There are 2 main types of cancer of the cervix. About 8 to 9 out of 10 are squamous cell carcinomas. Under the microscope, this type of cancer is made up of cells that are like squamous cells that cover the surface of the cervix.
Most of the rest are adenocarcinomas. These cancers start in the gland cells that make mucus. Less often, the cancer has features of both types and is called adenosquamous or mixed carcinoma.
Various strains of the human papillomavirus (HPV), a sexually transmitted infection, play a role in causing most cervical cancer. When exposed to HPV, a woman’s immune system typically prevents the virus from doing harm. In a small group of women, however, the virus survives for years, contributing to the process that causes some cells on the surface of the cervix to become cancer cells.

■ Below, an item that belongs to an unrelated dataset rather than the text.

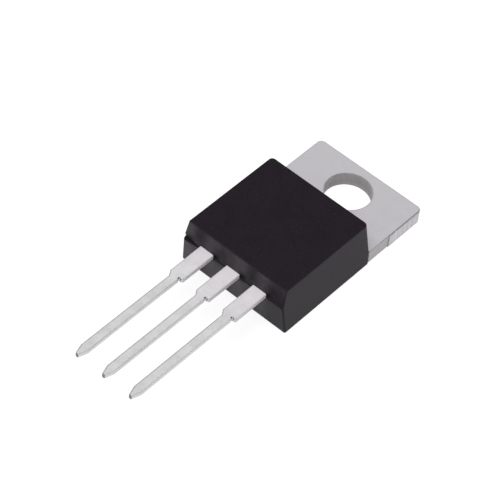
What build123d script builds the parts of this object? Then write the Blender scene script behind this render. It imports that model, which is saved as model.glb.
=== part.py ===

However, aside from HPV, there are other risk factors for cervical cancer that women should be aware of.
- Smoking – Women who smoke are almost twice as likely as non-smokers to develop cervical cancer. Tobacco by-products have been found in the cervical mucus of women who smoke. Researchers believe that these substances damage the DNA of cervix cells and may contribute to the development of cervical cancer. Smoking also makes the immune system less effective in fighting HPV infections.
- Diet Low in Fruits and Vegetables - Women whose diets lack enough fruits and vegetables may be at increased risk for cervical cancer. Why? Most cases of cervical cancer are caused by infection with the human papillomavirus (HPV). Experts believe that a diet high in the antioxidants, carotenoids, flavonoids, and folate found in fruits and vegetables can help the body fight HPV infection and prevent HPV infection from turning cells of the cervix into cancerous lesions.
A study published in the journal Cancer Research found that women whose blood tests showed high levels of certain chemical compounds — indicating a diet rich in fruits and vegetables — were able to clear their HPV infections faster than their peers, which could help reduce the risk of cancer.
- Being Overweight – A recent study suggests that women who are overweight are at nearly double the risk of developing cervical cancer. Excessive fat has been shown to increase levels of estrogen, leading to the development of endometrial and cervical cancer according to the National Cancer Institute.
Adenocarcinoma cells are the most common type of cervical cancer cells. The study found that:
- Women who were heavier, had a higher body mass index (BMI) or had fat concentrated in their midsection were far more likely to have adenocarcinoma.
- Women with a BMI greater than 30 — considered obese — were twice as likely to be diagnosed with adenocarcinoma.
- Women with high waist-to-hip ratios (apple-shaped body) were also twice as likely to develop adenocarcinoma.
- Women with a higher BMI had adenocarcinoma that was more advanced at diagnosis, even if they were getting regular Pap smears.
When it comes to risk factors for cervical cancer, it helps to focus on those you can change or avoid (like smoking or human papilloma virus infection), rather than those you cannot (such as your age and family history). If you have any of the above risk factors, it’s not too late to action. Start by increasing the amount of fruits and vegetables in your diet and go from there. It’s also important for women who have these factors to get regular Pap tests to detect cervical cancer early.